The Sussex World Readiness and Employability Strategy has five objectives, each underpinned by a strong research rationale. The relationship between these five objectives is key to impact. 

Strategic objective 1: Embedding employability into the curriculum

The evidence-led rationale for embedding employability into the curriculum is clearly expressed in AdvanceHE’s Framework for Embedding Employability. Embedding is the only route to ensuring every student graduates with the skills, experience and strategies needed. At Sussex, in line with this Framework, we are:

  • auditing programmes for employability content;
  • driving change through faculty-led action plans outlining annual priorities; and 
  • capturing and sharing good practice via an online toolkit.

The aim over time is for all students to gain experience, through the curriculum, in applying their skills and academic knowledge to real-world briefs, from designing a new product to addressing a community or business challenge. 

Strategic objective 2: Coherent extra-curricular support

As Advance HE concludes, ‘it is clear added value can be gained by facilitating students to engage in this process by multiple means and in a range of contexts’. The extra-curricular support offered by universities must complement and enhance in-curricula learning. At Sussex, alongside coherent core (and increasingly digital) provision for all students, we have developed two flagship schemes: the Sussex Career Lab and the Sussex Entrepreneurship Programme. Both programmes are open to all, but places are prioritised for our four APP target groups. 

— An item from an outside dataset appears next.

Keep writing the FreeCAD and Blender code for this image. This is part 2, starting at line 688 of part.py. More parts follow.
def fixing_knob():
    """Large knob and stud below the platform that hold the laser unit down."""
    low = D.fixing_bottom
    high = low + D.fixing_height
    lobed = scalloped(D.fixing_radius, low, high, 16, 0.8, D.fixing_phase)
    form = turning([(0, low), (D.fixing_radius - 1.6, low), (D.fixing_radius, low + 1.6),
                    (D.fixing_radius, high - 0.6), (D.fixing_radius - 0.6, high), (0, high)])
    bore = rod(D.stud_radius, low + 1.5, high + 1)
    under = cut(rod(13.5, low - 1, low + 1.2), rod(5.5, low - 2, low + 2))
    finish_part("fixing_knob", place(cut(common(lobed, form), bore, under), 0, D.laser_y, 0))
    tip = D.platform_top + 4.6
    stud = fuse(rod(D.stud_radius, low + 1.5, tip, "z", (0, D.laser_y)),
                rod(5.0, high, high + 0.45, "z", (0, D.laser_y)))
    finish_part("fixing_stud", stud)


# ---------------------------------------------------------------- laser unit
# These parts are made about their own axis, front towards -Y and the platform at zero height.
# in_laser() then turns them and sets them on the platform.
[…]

The Sussex Career Lab is a menu of 800 opportunities across 15 activities (stepped by year group) to build skills, experience, employer connections and confidence. Recognising the opportunities likely to be most useful to underrepresented cohorts, activities include: connection to alumni role-models through a career mentoring scheme; paid virtual internships with businesses outside the UK; paid in-person internships local to the university; paid opportunities to become a student consultant to business; digital skills accelerators; and an inclusive leadership programme.

The Sussex Entrepreneurship Programme engages around 550 students annually. The programme honours the University’s ‘distinguished tradition of disruptive and experimental interventions’. Prioritising social innovation and sustainability, it enables the creation of around 30 newly registered student-founded businesses each year. Just as important, the programme upskills all participants in the entrepreneurial mindset and skills sought by graduate recruiters around the globe. 

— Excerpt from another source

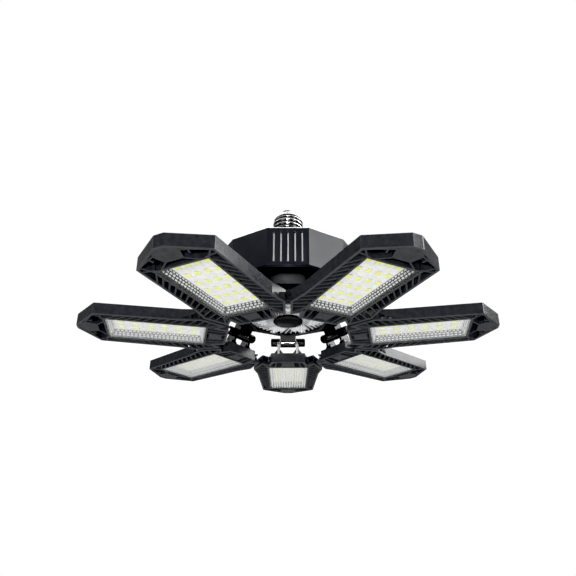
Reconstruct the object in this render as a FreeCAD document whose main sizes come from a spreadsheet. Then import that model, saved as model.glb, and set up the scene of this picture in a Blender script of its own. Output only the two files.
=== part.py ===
import FreeCAD, Part
import math
import os
import re
import Sketcher
from FreeCAD import Placement, Rotation, Vector

# A screw-in garage light: a driver housing under a screw cap, a stem, a seven sided hub
# and seven LED panels that tilt on friction hinges. +Z is up, the origin is the middle of
# the centre contact's flat top, and the light hangs below it. Azimuth -90 degrees is the front.

doc = FreeCAD.newDocument("GarageLight")
sheet = doc.addObject("Spreadsheet::Sheet", "Sizes")

SIZES = [
    # screw cap
    ("contact_radius", 4.8), ("contact_height", 3.0), ("contact_stem_radius", 1.2),
    ("insulator_height", 5.5), ("insulator_radius", 9.6), ("insulator_depth", 5.0),
    ("shell_height", 17.4), ("shell_wall", 0.5), ("thread_radius", 13.2), ("thread_depth", 1.0),
    ("thread_pitch", 3.63), ("thread_turns", 3), ("shell_flare", 0.5),
    # driver housing
    ("neck_height", 28.4), ("collar_radius", 15.0), ("collar_height", 6.0), ("collar_bore", 9.0),
    ("spigot_height", 8.0), ("neck_foot", 4.0),
    ("housing_sides", 12), ("housing_radius", 60.0), ("housing_height", 33.0), ("housing_draft", 1.0),
    ("housing_bevel", 1.4), ("housing_wall", 2.0),
    ("slot_count", 5), ("slot_pitch", 5.2), ("slot_width", 1.1), ("slot_length", 24.8),
    ("spreader_wall", 1.0),
    ("cover_recess", 24.0), ("cover_thickness", 2.4), ("cover_bore", 9.0),
    ("cover_skirt_wall", 1.6), ("cover_skirt_setback", 1.0), ("cover_flange", 1.2),
    ("boss_count", 4), ("boss_circle", 43.0), ("boss_radius", 4.0), ("boss_turn", 45.0),
    # driver
    ("board_radius", 36.0), ("board_thickness", 1.6), ("post_height", 3.0), ("post_radius", 2.6),
    ("post_circle", 30.0), ("post_count", 3), ("peg_radius", 1.2),
    ("transformer_length", 24.0), ("transformer_width", 20.0), ("transformer_height", 11.0),
    ("transformer_offset", 8.0),
    ("capacitor_radius", 5.5), ("capacitor_height", 14.0), ("capacitor_spread", 8.0),
    ("capacitor_offset", 18.0),
    ("lead_radius", 0.8), ("lead_spread", 4.0),
    # stem and hub
    ("hinge_drop", 17.5), ("stem_radius", 15.5), ("stem_wall", 4.5),
    ("hub_rise", 9.4), ("hub_thickness", 9.5), ("hub_web", 5.5), ("hub_apothem", 33.2), ("hub_wall", 3.0),
    ("flange_apothem", 46.0), ("flange_thickness", 5.0),
    ("hub_bore", 6.0), ("stem_screw_count", 3), ("stem_screw_turn", 60.0),
    ("hub_board_thickness", 0.8),
    ("reflector_thickness", 1.2), ("reflector_fin_count", 42), ("reflector_fin_height", 2.0),
    ("reflector_fin_width", 0.9), ("reflector_fin_sweep", 30.0),
    ("ear_width", 12.5), ("ear_start", 18.0), ("ear_length", 6.0), ("tab_width", 5.0),
    ("tab_screw_circle", 27.5),
    ("cap_disc_radius", 12.0), ("cap_disc_thickness", 1.8), ("cap_disc_dome", 0.8), ("cap_neck_radius", 7.0),
    # hinges
    ("panel_count", 7), ("hinge_radius", 52.6), ("hinge_height", 20.1),
    ("tongue_half_width", 7.0), ("tongue_radius", 4.5), ("tongue_slot_half", 6.0), ("tongue_slot_width", 2.2),
    ("tongue_slot_slope", 0.37),
    ("pin_radius", 1.5), ("knuckle_radius", 4.0), ("leg_thickness", 2.4),
    ("knob_radius", 3.9), ("knob_length", 6.0), ("knob_rounding", 1.5),
    ("foot_half_width", 15.2), ("foot_start", 52.4), ("foot_length", 11.6), ("foot_thickness", 1.6),
    ("foot_screw_spread", 12.3), ("bracket_screw_length", 6.0),
    ("gusset_height", 4.5), ("gusset_spread", 2.8), ("gusset_length", 4.0),
    # panel frame, measured from the light's axis and from the panel's middle line
    ("panel_depth", 8.4), ("skirt_wall", 1.6),
    ("inner_reach", 49.0), ("inner_half_width", 15.0),
    ("notch_reach", 57.6), ("notch_half_width", 17.5),
    ("shoulder_reach", 52.0), ("shoulder_half_width", 23.2),
    ("wide_reach", 70.2), ("wide_half_width", 32.1),
    ("crease_reach", 84.0), ("crease_half_width", 29.4),
    ("corner_reach", 144.4), ("corner_half_width", 26.8),
    ("tip_reach", 158.4), ("tip_half_width", 3.4),
    ("rim_bar", 1.3), ("shoulder_bar", 2.6),
    ("window_start", 65.8), ("window_length", 71.6), ("window_half_width", 18.2),
    ("tray_wall", 1.2), ("tray_back", 0.8), ("roof_thickness", 1.2),
    ("rib_count", 12), ("rib_pitch", 6.3), ("rib_width", 1.1), ("rib_height", 5.4), ("rib_setback", 0.3),
    ("rib_slant", 27.0), ("rib_slant_step", 2.4),
    ("fin_count", 5), ("fin_width", 1.2), ("fin_rise", 1.2),
    # panel insides
    ("lens_setback", 0.75), ("lens_thickness", 1.0), ("lens_wall", 0.9),
    ("led_board_thickness", 1.0), ("chip_columns", 4), ("chip_rows", 6), ("chip_pitch_across", 7.2),
    ("chip_pitch_along", 10.7), ("chip_length", 4.6), ("chip_width", 4.2), ("chip_height", 0.7),
    ("lens_depth", 4.4),
    # fits and fasteners
    ("fit_clearance", 0.05), ("seat_clearance", 0.15), ("swing_clearance", 0.3),
    ("screw_radius", 1.5), ("screw_length", 9.0), ("screw_head_radius", 2.7), ("screw_head_height", 1.6),
    ("small_screw_radius", 1.0), ("small_screw_length", 4.0), ("small_head_radius", 1.9),
    ("small_head_height", 1.2),
]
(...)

Strategic objective 3: Co-creation with students and employers

At Sussex, a team of 200 ‘Student Connectors’ work in partnership with staff across the University to co-create support and learning content. Staff-student partnership activity has been linked to a variety of individual benefits, including motivation and learning, a sense of belonging, improved employability skillsengagement, and student outcomes and retention. Twenty-four of these ‘Student Connectors’ work together on employability and entrepreneurship provision. Connectors are selected from APP target groups. They were instrumental in the design of The Sussex Career Lab and Entrepreneurship Programme, as were a range of employer and entrepreneur partners from the local area.

Strategic Objective 4: Data-informed development

Within an increasingly heterogeneous student body, a one-size-fits-all approach to employability is neither desirable nor feasible. The University is mid-way through a project to better understand which support is most effective in improving employment outcomes and for whom. The project will further shape the current approach, which provides a suite of core support for all students and additional interventions for target groups to help close gaps in outcomes. Findings are enabling better decisions to be made about resource allocation with reduced investment in some areas of provision and expansion of others. Other data-driven developments are underway, too, notably a system to personalise employability messaging to students and a self-service dashboard to improve reporting to staff.

Strategic objective 5: Expansion of real-world opportunities

The data project mentioned above provides strong evidence for the positive impact of work experience on graduate employment outcomes. In 2021/22, the Sussex Career Lab Programme is providing 500 paid opportunities for students to complete a paid internship or work as a consultant for an employer. Scaling in this area of provision will continue to 2025. We are starting to integrate career management skills (such as CV-writing, interviewing and LinkedIn profile-building) as wrap-around support for these programmes to ensure students know how to showcase their experience in job applications. 

Two thirds of these opportunities are hosted by employers local to the University. Employers often hire Sussex graduates as a result of their participation in the Career Lab, which helps to retain graduate talent in the region. Similarly, the University’s student-founded startups are starting to create new local internship and graduate roles. Raising the number of highly-skilled employment opportunities for graduates in their home region is important to closing outcomes gaps for APP target groups and addressing the geographic inequalities flagged by the OfS.

These are some of the ways the University adds value to its community and better understands the needs of regional employers; insights that support involvement with the Sussex Local Skills Improvement Plan (LSIP) Trailblazer, an initiative outlined in the Department for Education’s Skills for Jobs: Lifelong Learning for Opportunity and Growth White Paper.

Concluding remarks

At Sussex, the World Readiness and Employability Strategy, enabled by ringfenced APP funding, is driving real change in opportunity for students, particularly underrepresented groups. In its second year, early signs of impact include encouragingly high engagement from APP target groups and the Sussex business community. Amongst University staff, employability-embedding is becoming more central to thinking, although we still have a lot to do and learn – from our students, employers and further research.

Meanwhile, the OfS’s 2021 Annual Review makes clear that sector policy will continue to prioritise work to secure equality of opportunity, raise quality of employability support and improve transparency on employment outcomes. The new Conditions of Registration referenced in the Review should further focus attention in universities on how employability learning can be most effectively embedded – within and in addition to the core curriculum.